W3: Global Medical Technology

 

In 40 years' time, artificial organs and bionic prostheses will become more sophisticated and widespread. Major breakthroughs have been made in various surgical procedures such as robot-assisted surgery or minimally invasive surgery. There have also been improvements in computed tomography (CT), magnetic resonance imaging (MRI) and ultrasound. This will help hospitals to diagnose and decide on treatment decisions. Of course, there are strengths and weaknesses, and the biggest challenge facing healthcare worldwide is the lack of sophistication and availability of electronic medical technology systems. In some of the more disadvantaged countries there are no such systems. This has led to a major challenge in sharing medical data globally.
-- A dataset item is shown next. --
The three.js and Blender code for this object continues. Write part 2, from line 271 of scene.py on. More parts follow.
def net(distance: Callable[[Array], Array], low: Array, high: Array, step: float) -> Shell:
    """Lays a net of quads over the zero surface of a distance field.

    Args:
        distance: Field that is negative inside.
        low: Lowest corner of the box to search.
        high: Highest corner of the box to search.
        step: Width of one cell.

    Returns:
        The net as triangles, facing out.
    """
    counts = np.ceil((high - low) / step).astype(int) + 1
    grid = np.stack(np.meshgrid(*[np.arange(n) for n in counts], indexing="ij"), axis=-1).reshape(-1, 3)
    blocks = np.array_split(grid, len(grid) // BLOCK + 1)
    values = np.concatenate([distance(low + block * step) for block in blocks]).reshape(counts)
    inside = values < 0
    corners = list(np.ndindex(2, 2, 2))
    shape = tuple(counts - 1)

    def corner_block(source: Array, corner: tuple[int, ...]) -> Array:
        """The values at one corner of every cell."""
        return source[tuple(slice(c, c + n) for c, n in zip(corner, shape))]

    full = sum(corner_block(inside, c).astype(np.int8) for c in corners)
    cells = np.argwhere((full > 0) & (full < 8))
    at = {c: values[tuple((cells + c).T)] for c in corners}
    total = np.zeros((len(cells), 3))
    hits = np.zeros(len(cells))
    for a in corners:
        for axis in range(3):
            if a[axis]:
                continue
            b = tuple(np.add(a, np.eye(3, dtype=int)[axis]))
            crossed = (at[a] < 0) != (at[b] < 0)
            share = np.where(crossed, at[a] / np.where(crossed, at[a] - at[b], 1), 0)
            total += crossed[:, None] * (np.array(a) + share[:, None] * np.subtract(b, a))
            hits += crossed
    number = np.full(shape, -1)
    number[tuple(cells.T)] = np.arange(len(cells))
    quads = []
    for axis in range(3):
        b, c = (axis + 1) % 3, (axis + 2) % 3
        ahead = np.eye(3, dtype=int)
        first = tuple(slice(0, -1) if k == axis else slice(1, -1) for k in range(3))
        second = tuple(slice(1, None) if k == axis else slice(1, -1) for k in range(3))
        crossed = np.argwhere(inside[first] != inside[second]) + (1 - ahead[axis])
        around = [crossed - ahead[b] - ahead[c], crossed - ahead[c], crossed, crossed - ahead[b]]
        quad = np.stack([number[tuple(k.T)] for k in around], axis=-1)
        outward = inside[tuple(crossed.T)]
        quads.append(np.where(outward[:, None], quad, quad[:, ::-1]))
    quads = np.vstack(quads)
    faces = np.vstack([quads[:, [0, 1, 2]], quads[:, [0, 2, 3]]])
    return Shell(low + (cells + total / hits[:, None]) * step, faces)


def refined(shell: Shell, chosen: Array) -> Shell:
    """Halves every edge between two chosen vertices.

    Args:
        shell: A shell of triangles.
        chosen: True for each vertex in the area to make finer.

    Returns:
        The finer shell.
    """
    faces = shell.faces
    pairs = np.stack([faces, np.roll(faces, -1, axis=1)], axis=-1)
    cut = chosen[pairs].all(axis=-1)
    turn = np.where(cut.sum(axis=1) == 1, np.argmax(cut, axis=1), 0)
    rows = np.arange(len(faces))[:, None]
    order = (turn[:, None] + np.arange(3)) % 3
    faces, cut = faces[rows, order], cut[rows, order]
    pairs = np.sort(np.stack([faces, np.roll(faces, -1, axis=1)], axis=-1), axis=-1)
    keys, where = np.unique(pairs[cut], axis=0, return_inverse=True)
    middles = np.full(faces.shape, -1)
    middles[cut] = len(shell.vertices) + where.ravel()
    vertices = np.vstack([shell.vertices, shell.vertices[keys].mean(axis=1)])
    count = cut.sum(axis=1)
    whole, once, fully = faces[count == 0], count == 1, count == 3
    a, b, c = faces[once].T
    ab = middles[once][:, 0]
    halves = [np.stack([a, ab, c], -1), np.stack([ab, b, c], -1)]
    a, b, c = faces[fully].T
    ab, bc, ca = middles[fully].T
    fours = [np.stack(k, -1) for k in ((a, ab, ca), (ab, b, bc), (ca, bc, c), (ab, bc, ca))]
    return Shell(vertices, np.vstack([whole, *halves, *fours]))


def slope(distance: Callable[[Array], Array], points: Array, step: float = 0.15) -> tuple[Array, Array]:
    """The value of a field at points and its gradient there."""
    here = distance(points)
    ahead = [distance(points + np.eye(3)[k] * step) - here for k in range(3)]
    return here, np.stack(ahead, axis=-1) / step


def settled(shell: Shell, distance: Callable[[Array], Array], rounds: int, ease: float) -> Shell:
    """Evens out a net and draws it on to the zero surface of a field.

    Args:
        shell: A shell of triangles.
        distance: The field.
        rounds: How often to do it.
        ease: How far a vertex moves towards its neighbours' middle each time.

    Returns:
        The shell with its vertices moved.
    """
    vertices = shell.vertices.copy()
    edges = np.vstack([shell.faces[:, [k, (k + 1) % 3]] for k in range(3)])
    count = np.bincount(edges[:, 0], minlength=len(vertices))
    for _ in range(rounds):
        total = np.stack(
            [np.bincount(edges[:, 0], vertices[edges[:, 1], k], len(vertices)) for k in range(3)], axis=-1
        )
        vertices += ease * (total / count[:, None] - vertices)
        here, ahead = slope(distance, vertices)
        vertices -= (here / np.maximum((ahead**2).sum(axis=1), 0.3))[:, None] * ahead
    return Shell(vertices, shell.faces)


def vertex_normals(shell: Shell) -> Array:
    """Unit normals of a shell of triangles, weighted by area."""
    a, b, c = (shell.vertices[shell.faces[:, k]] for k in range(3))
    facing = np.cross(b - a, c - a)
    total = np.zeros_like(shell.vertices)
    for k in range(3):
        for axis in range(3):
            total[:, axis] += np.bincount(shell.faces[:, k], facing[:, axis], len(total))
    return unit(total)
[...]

In 40 years’ time, artificial organs and bionic prostheses will become more sophisticated and widespread. In addition, artificial intelligence will be widely used in the medical field. Even now, we have artificial organs, but they are only used temporarily. I believe that in 40 years' time artificial organs will be used like any other organ, while bionic prostheses will have the senses of touch, perception and pain to the extent of a real arm.

But there are 3 major problems we face if we want to reach the future we can imagine 40 years from now. The first is biocompatibility. It is well known that the human body will reject foreign objects. If artificial organs and robotic prostheses are not compatible with human tissue or the biological environment, it will not be possible to ensure long-term reliability and safety. In addition to this, the choice of materials and surface coatings for artificial organs and prostheses is a major challenge. This is because some materials can affect the immune system and cause rejection or interfere with the use of other organs. The development and selection of materials is the key to solving these problems. There is a need for collaboration to develop more biocompatible materials to avoid immune rejection.
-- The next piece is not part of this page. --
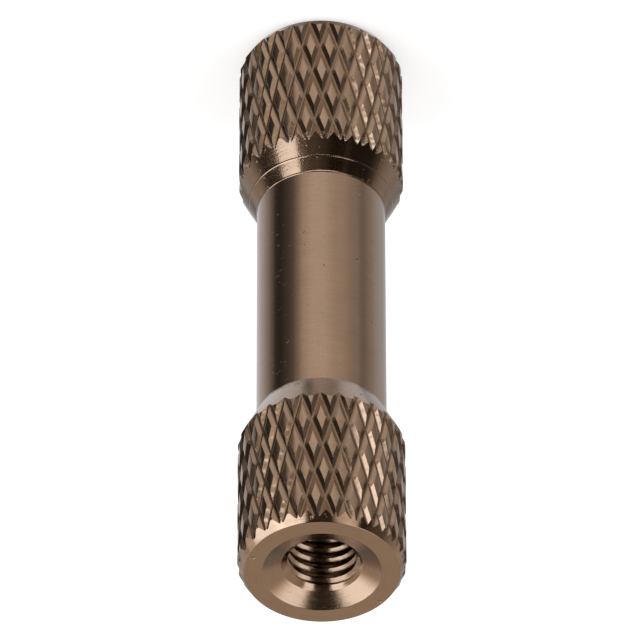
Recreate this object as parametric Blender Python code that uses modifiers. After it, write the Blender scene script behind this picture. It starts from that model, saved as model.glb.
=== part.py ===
"""Knurled female standoff: a turned bar with two diamond-knurled heads, a plain waist and a tapped bore.

Metres, +Z up. The standoff stands on one end face, with its axis on Z and that face at z = 0.
"""

import math

import bmesh
import bpy

MM = 0.001

# Driving dimensions of the turned bar
LENGTH = 26.0 * MM
HEAD_DIAMETER = 6.5 * MM
HEAD_LENGTH = 6.15 * MM
WAIST_DIAMETER = 5.06 * MM
SHOULDER_ANGLE = math.radians(25.5)
CHAMFER_LENGTH = 0.42 * MM
CHAMFER_ANGLE = math.radians(31.0)

# Bore for an M3 x 0.5 thread, at its tap drill size. At each end a shallow countersink leads to a mouth a little
# wider than the thread, and a steeper cone from there to the bore.
BORE_DIAMETER = 2.5 * MM
MOUTH_DIAMETER = 3.15 * MM
MOUTH_ANGLE = math.radians(45.0)
COUNTERSINK_DIAMETER = 4.6 * MM
COUNTERSINK_ANGLE = math.radians(65.0)

# Diamond knurl, rolled by one wheel for each hand. The left wheel leaves one groove more round the head, so the
# rows of diamonds climb a little as they go round.
KNURL_PITCH = 0.756 * MM
KNURL_DEPTH = 0.135 * MM
GROOVE_FLOOR = 0.07 * MM
GROOVE_WALL_ANGLE = math.radians(40.0)
LEFT_HELIX_ANGLE = math.radians(17.7)
RIGHT_HELIX_ANGLE = math.radians(14.2)

# Where the middle of one diamond lies on each head: its turn about Z and its distance from the end face
TOP_DIAMOND_TURN = math.radians(5.8)
TOP_DIAMOND_INSET = 3.75 * MM
BOTTOM_DIAMOND_TURN = math.radians(-0.5)
BOTTOM_DIAMOND_INSET = 2.85 * MM

# Material left on the blank for the knurl to remove, and what the cutters reach past the blank
KNURL_ALLOWANCE = 0.15 * MM
CUTTER_REACH = 0.3 * MM

TURNED_STEPS = 84
METAL_COLOUR = (0.19, 0.14, 0.105, 1.0)
METAL_ROUGHNESS = 0.28

HEAD_RADIUS = HEAD_DIAMETER / 2
WAIST_RADIUS = WAIST_DIAMETER / 2
RIGHT_GROOVES = round(math.pi * HEAD_DIAMETER / KNURL_PITCH)
LEFT_GROOVES = RIGHT_GROOVES + 1


def clear_scene():
    for item in list(bpy.data.objects):
        bpy.data.objects.remove(item, do_unlink=True)


def new_collection(name):
    collection = bpy.data.collections.new(name)
    bpy.context.scene.collection.children.link(collection)
    return collection


def new_object(name, mesh, collection):
    item = bpy.data.objects.new(name, mesh)
    collection.objects.link(item)
    return item


def metal_material():
    material = bpy.data.materials.new("bronze_anodised_aluminium")
    material.use_nodes = True
    shader = material.node_tree.nodes["Principled BSDF"]
    shader.inputs["Base Color"].default_value = METAL_COLOUR
    shader.inputs["Metallic"].default_value = 1.0
    shader.inputs["Roughness"].default_value = METAL_ROUGHNESS
    return material


def head_profile():
    """(radius, distance from the end face) of one head, from the bore out to the waist."""
    blank_radius = HEAD_RADIUS + KNURL_ALLOWANCE
    face_radius = HEAD_RADIUS - CHAMFER_LENGTH * math.tan(CHAMFER_ANGLE)
    bore_radius = BORE_DIAMETER / 2
    mouth_radius = MOUTH_DIAMETER / 2
    countersink_radius = COUNTERSINK_DIAMETER / 2
    mouth_inset = (countersink_radius - mouth_radius) / math.tan(COUNTERSINK_ANGLE)
    bore_inset = mouth_inset + (mouth_radius - bore_radius) / math.tan(MOUTH_ANGLE)
    chamfer_end = (blank_radius - face_radius) / math.tan(CHAMFER_ANGLE)
    shoulder_start = HEAD_LENGTH - KNURL_ALLOWANCE / math.tan(SHOULDER_ANGLE)
    shoulder_end = HEAD_LENGTH + (HEAD_RADIUS - WAIST_RADIUS) / math.tan(SHOULDER_ANGLE)
    return [
        (bore_radius, bore_inset),
        (mouth_radius, mouth_inset),
        (countersink_radius, 0.0),
        (face_radius, 0.0),
        (blank_radius, chamfer_end),
        (blank_radius, shoulder_start),
        (WAIST_RADIUS, shoulder_end),
    ]


def turned_blank(collection):
    """The bar before knurling: the section of both heads, swept once round Z."""
    head = head_profile()
    section = [(radius, LENGTH - inset) for radius, inset in head]
    section += [(radius, inset) for radius, inset in reversed(head)]
    mesh = bpy.data.meshes.new("standoff")
    points = [(radius, 0.0, height) for radius, height in section]
    edges = [(i, (i + 1) % len(points)) for i in range(len(points))]
    mesh.from_pydata(points, edges, [])
    blank = new_object("standoff", mesh, collection)
    screw = blank.modifiers.new("turn", "SCREW")
    screw.axis = "Z"
    screw.angle = math.tau
    screw.steps = TURNED_STEPS
    screw.render_steps = TURNED_STEPS
    screw.use_merge_vertices = True
    screw.merge_threshold = 1e-6
    return blank


class DiamondLattice:
    """Two crossing families of helical grooves on a cylinder.

    A cell lies between two grooves of each hand, and is named by its place among the left grooves and
    its place among the right ones. Cell (0, 0) has its middle at the given turn and height. The letters
    W, N, E and S name a cell's corners on the groove floor, and w, n, e and s those of its flat top.
    """

    def __init__(self, turn, height):
        self.turn = turn
        self.height = height
        self.lean = math.tan(LEFT_HELIX_ANGLE) + math.tan(RIGHT_HELIX_ANGLE)
        floor_share = GROOVE_FLOOR / 2 / KNURL_PITCH
        top_share = floor_share + KNURL_DEPTH / math.tan(GROOVE_WALL_ANGLE) / KNURL_PITCH
        self.corners = self.corner_offsets("WNES", floor_share, HEAD_RADIUS - KNURL_DEPTH)
        self.corners.update(self.corner_offsets("wnes", top_share, HEAD_RADIUS))

    @staticmethod
    def corner_offsets(letters, share, radius):
        """Each corner's place across the left and the right grooves, from the cell's middle, and its radius."""
        reach = 0.5 - share
        west, north, east, south = letters
        return {
            west: (-reach, -reach, radius),
            north: (reach, -reach, radius),
            east: (reach, reach, radius),
            south: (-reach, reach, radius),
        }

    def climb(self, left, right):
        """Height above the first cell's middle of a place counted across the left and the right grooves."""
        return math.pi * HEAD_DIAMETER * (left / LEFT_GROOVES - right / RIGHT_GROOVES) / self.lean

    def corner_point(self, cell, letter):
        across_left, across_right, radius = self.corners[letter]
        left = cell[0] + across_left
        right = cell[1] + across_right
        left_turns = math.tan(RIGHT_HELIX_ANGLE) * left / LEFT_GROOVES
        right_turns = math.tan(LEFT_HELIX_ANGLE) * right / RIGHT_GROOVES
        angle = self.turn + math.tau * (left_turns + right_turns) / self.lean
        height = self.height + self.climb(left, right)
        return (radius * math.sin(angle), -radius * math.cos(angle), height)

    def cells_covering(self, low, high):
        """The cells that cover Z from low to high all round the head, with some to spare."""
        per_groove = -self.climb(0, 1)
        cells = []
        for left in range(LEFT_GROOVES):
            start = self.height + self.climb(left, 0)
            first = math.ceil((start - high) / per_groove) - 2
            last = math.floor((start - low) / per_groove) + 2
            cells += [(left, right) for right in range(first, last + 1)]
        return cells

    def add_faces(self, bm, cells):
        """Adds the knurled surface over these cells. Its two rims are zigzags."""
        corners = {
            (cell, letter): bm.verts.new(self.corner_point(cell, letter))
            for cell in cells
            for letter in self.corners
        }

        def face(*names):
            bm.faces.new([corners[name] for name in names])

        def beside(cell, left_steps, right_steps):
            """The cell so many grooves away. Once round the head, both counts start again."""
            left = cell[0] + left_steps
            laps = left // LEFT_GROOVES
            return (left - laps * LEFT_GROOVES, cell[1] + right_steps - laps * RIGHT_GROOVES)

        present = set(cells)
        for cell in cells:
            face(*((cell, letter) for letter in "wnes"))
            for low, high in zip("WNES", "NESW"):
                face((cell, low), (cell, high), (cell, high.lower()), (cell, low.lower()))
            over_left = beside(cell, 1, 0)
            over_right = beside(cell, 0, 1)
            over_both = beside(cell, 1, 1)
            if over_left in present:
                face((cell, "N"), (over_left, "W"), (over_left, "S"), (cell, "E"))
            if over_right in present:
                face((cell, "E"), (over_right, "N"), (over_right, "W"), (cell, "S"))
            if {over_left, over_right, over_both} <= present:
                face((cell, "E"), (over_left, "S"), (over_both, "W"), (over_right, "N"))


def knurl_cutter(name, turn, height, low, high, collection):
    """A sleeve round one head whose inside is the knurled surface, so that cutting with it leaves the knurl."""
    lattice = DiamondLattice(turn, height)
    bm = bmesh.new()
    lattice.add_faces(bm, lattice.cells_covering(low, high))
    rims = [edge for edge in bm.edges if edge.is_boundary]
    widened = bmesh.ops.extrude_edge_only(bm, edges=rims)["geom"]
    outer = [item for item in widened if isinstance(item, bmesh.types.BMVert)]
    outer_radius = HEAD_RADIUS + KNURL_ALLOWANCE + CUTTER_REACH
    for vertex in outer:
        widening = outer_radius / vertex.co.xy.length
        vertex.co.x *= widening
        vertex.co.y *= widening
    outer.sort(key=lambda vertex: math.atan2(vertex.co.y, vertex.co.x))
    middle = (low + high) / 2
    upper = [vertex for vertex in outer if vertex.co.z > middle]
    lower = [vertex for vertex in outer if vertex.co.z <= middle]
    for i in range(len(upper)):
        bm.faces.new([upper[i - 1], upper[i], lower[i], lower[i - 1]])
    bmesh.ops.recalc_face_normals(bm, faces=bm.faces)
    mesh = bpy.data.meshes.new(name)
    bm.to_mesh(mesh)
    bm.free()
    cutter = new_object(name, mesh, collection)
    cutter.display_type = "WIRE"
    cutter.hide_render = True
    return cutter


def cut(item, cutter):
    difference = item.modifiers.new(cutter.name, "BOOLEAN")
    difference.operation = "DIFFERENCE"
    difference.object = cutter
    difference.solver = "EXACT"


def apply_modifiers(item):
    graph = bpy.context.evaluated_depsgraph_get()
    finished = bpy.data.meshes.new_from_object(item.evaluated_get(graph))
    finished.name = item.name
    item.modifiers.clear()
    item.data = finished


def main():
    clear_scene()
    parts = new_collection("threaded_standoff")
    cutters = new_collection("cutters")
    standoff = turned_blank(parts)
    knurl_reach = HEAD_LENGTH + KNURL_DEPTH / math.tan(SHOULDER_ANGLE) + CUTTER_REACH
    top_height = LENGTH - TOP_DIAMOND_INSET
    top = knurl_cutter(
        "top_knurl", TOP_DIAMOND_TURN, top_height, LENGTH - knurl_reach, LENGTH + CUTTER_REACH, cutters
    )
    bottom = knurl_cutter(
        "bottom_knurl", BOTTOM_DIAMOND_TURN, BOTTOM_DIAMOND_INSET, -CUTTER_REACH, knurl_reach, cutters
    )
    cut(standoff, top)
    cut(standoff, bottom)
    apply_modifiers(standoff)
    standoff.data.materials.append(metal_material())
    standoff.data.shade_smooth()
    standoff.data.set_sharp_from_angle(angle=math.radians(20.0))


main()
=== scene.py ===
"""The knurled standoff dressed for its picture.

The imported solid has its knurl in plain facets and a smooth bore. One finer piece stands in its place, with
rounded knurl edges, its turned corners broken and an M3 thread in both ends. Metres, +Z up.
"""

import math
from collections import namedtuple

import bmesh
import bpy
from mathutils import Matrix, Vector


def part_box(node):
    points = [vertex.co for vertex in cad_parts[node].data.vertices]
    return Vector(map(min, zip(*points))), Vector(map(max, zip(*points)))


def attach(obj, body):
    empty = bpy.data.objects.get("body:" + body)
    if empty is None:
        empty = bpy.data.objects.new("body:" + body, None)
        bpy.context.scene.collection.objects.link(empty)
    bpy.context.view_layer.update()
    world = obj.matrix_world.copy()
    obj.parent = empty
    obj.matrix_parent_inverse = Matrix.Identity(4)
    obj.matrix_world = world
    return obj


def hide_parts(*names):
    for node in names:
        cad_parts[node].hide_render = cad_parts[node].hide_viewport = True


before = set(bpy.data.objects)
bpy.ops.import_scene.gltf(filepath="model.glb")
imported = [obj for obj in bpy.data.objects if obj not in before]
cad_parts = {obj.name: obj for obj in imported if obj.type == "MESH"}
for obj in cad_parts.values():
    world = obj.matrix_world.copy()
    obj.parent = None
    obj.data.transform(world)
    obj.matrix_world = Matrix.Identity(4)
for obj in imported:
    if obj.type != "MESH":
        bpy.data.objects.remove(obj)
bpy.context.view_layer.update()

MM = 0.001
FULL_TURN = 360
low_corner, high_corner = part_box("standoff")

# Turned bar, as the solid has it
LENGTH = high_corner.z - low_corner.z
HEAD_DIAMETER = 6.5 * MM
HEAD_LENGTH = 6.15 * MM
WAIST_DIAMETER = 5.06 * MM
SHOULDER_ANGLE = math.radians(25.5)
CHAMFER_LENGTH = 0.42 * MM
CHAMFER_ANGLE = math.radians(31.0)
BORE_DIAMETER = 2.5 * MM
MOUTH_DIAMETER = 3.15 * MM
MOUTH_ANGLE = math.radians(45.0)
COUNTERSINK_DIAMETER = 4.6 * MM
COUNTERSINK_ANGLE = math.radians(65.0)

# Diamond knurl, as the solid has it. One groove more leans left than right, so the rows of diamonds climb a
# little as they go round.
KNURL_PITCH = 0.756 * MM
KNURL_DEPTH = 0.135 * MM
GROOVE_FLOOR = 0.07 * MM
GROOVE_WALL_ANGLE = math.radians(40.0)
LEFT_HELIX_ANGLE = math.radians(17.7)
RIGHT_HELIX_ANGLE = math.radians(14.2)
TOP_DIAMOND_TURN = math.radians(5.8)
TOP_DIAMOND_INSET = 3.75 * MM
BOTTOM_DIAMOND_TURN = math.radians(-0.5)
BOTTOM_DIAMOND_INSET = 2.85 * MM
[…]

The second is the control and sensory recovery of artificial organs and robotic prostheses. After all, it is an extremely complex problem for a machine prosthesis to accurately simulate the movements and sensations of a human body. With current technology, it is still a challenge to communicate sensory information such as touch, temperature and position to the user's brain so that realistic sensory feedback can be achieved. The solution to this challenge will require the development of neural interface technologies, which will include muscle potential recognition, neuroelectric stimulation and brain-computer interfaces. Only with the development of these technologies can more accurate body movement and sensory feedback be achieved.
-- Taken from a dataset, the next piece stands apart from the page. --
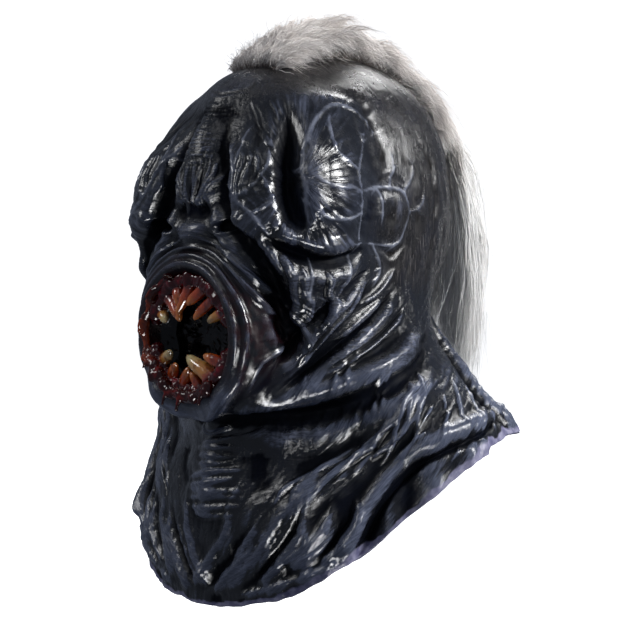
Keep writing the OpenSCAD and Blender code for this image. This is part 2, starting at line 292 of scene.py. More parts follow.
class Shader:
    """Builds one procedural material, a node at a time."""

    def __init__(self, name):
        self.material = bpy.data.materials.new(name)
        self.material.use_nodes = True
        self.tree = self.material.node_tree
        self.surface = self.tree.nodes["Principled BSDF"]
        self.place = self.add("ShaderNodeTexCoord").outputs["Object"]

    def add(self, kind, **settings):
        node = self.tree.nodes.new(kind)
        for key, value in settings.items():
            setattr(node, key, value)
        return node

    def feed(self, socket, value):
        if hasattr(value, "links"):
            self.tree.links.new(value, socket)
        else:
            socket.default_value = value

    def field(self, name, part="Fac"):
        return self.add("ShaderNodeAttribute", attribute_name=name).outputs[part]

    def noise(self, scale, detail=3.0, rough=0.55, at=None, distort=0.0):
        node = self.add("ShaderNodeTexNoise")
        self.feed(node.inputs["Vector"], at if at is not None else self.place)
        for key, value in (("Scale", scale), ("Detail", detail), ("Roughness", rough),
                           ("Distortion", distort)):
            node.inputs[key].default_value = value
        return node.outputs["Fac"]

    def cells(self, scale):
        node = self.add("ShaderNodeTexVoronoi")
        self.feed(node.inputs["Vector"], self.place)
        node.inputs["Scale"].default_value = scale
        return node.outputs["Distance"]

    def stretched(self, vector, scale):
        node = self.add("ShaderNodeVectorMath", operation="MULTIPLY")
        self.feed(node.inputs[0], vector)
        node.inputs[1].default_value = scale
        return node.outputs["Vector"]

    def math(self, operation, a, b=0.0, clamp=False):
        node = self.add("ShaderNodeMath", operation=operation, use_clamp=clamp)
        self.feed(node.inputs[0], a)
        self.feed(node.inputs[1], b)
        return node.outputs[0]

    def times(self, a, b):
        return self.math("MULTIPLY", a, b)

    def plus(self, a, b):
        return self.math("ADD", a, b)

    def step(self, value, low, high, to_low=0.0, to_high=1.0):
        node = self.add("ShaderNodeMapRange", interpolation_type="SMOOTHSTEP")
        for key, entry in zip((0, 1, 2, 3, 4), (value, low, high, to_low, to_high)):
            self.feed(node.inputs[key], entry)
        return node.outputs[0]

    def mix(self, share, first, second):
        node = self.add("ShaderNodeMix", data_type="RGBA")
        self.feed(node.inputs[0], share)
        for socket, value in ((node.inputs[6], first), (node.inputs[7], second)):
            self.feed(socket, value if hasattr(value, "links") else (*value, 1.0))
        return node.outputs[2]

    def bump(self, height, distance, strength=1.0, under=None):
        node = self.add("ShaderNodeBump")
        node.inputs["Strength"].default_value = strength
        node.inputs["Distance"].default_value = distance
        self.feed(node.inputs["Height"], height)
        if under is not None:
            self.feed(node.inputs["Normal"], under)
        return node.outputs["Normal"]

    def set(self, **inputs):
        for key, value in inputs.items():
            socket = self.surface.inputs[key.replace("_", " ")]
            if isinstance(value, tuple) and len(value) == 3:
                value = (*value, 1.0)
            self.feed(socket, value)
        return self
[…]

A third challenge to overcome is the long-term stability and sustainability of artificial organs and machine prostheses. This will include issues such as the maintenance of the device, the provision of energy and the durability of the materials. The best example of this is the need for a stable energy supply for both the prostheses and the artificial organs. For this reason, the research team needs to develop more efficient and durable energy supply technologies. How to provide energy efficiently or use new energy sources. The development of effective maintenance and monitoring methods, as well as regular inspections, are essential in order to understand what flaws exist and how to improve the equipment.

At the end of the day, I will bring this up because I once had a close friend who died because of a delay in getting a suitable heart match. After that incident, I wondered if we couldn't develop artificial organs as an alternative to relying solely on donor organs.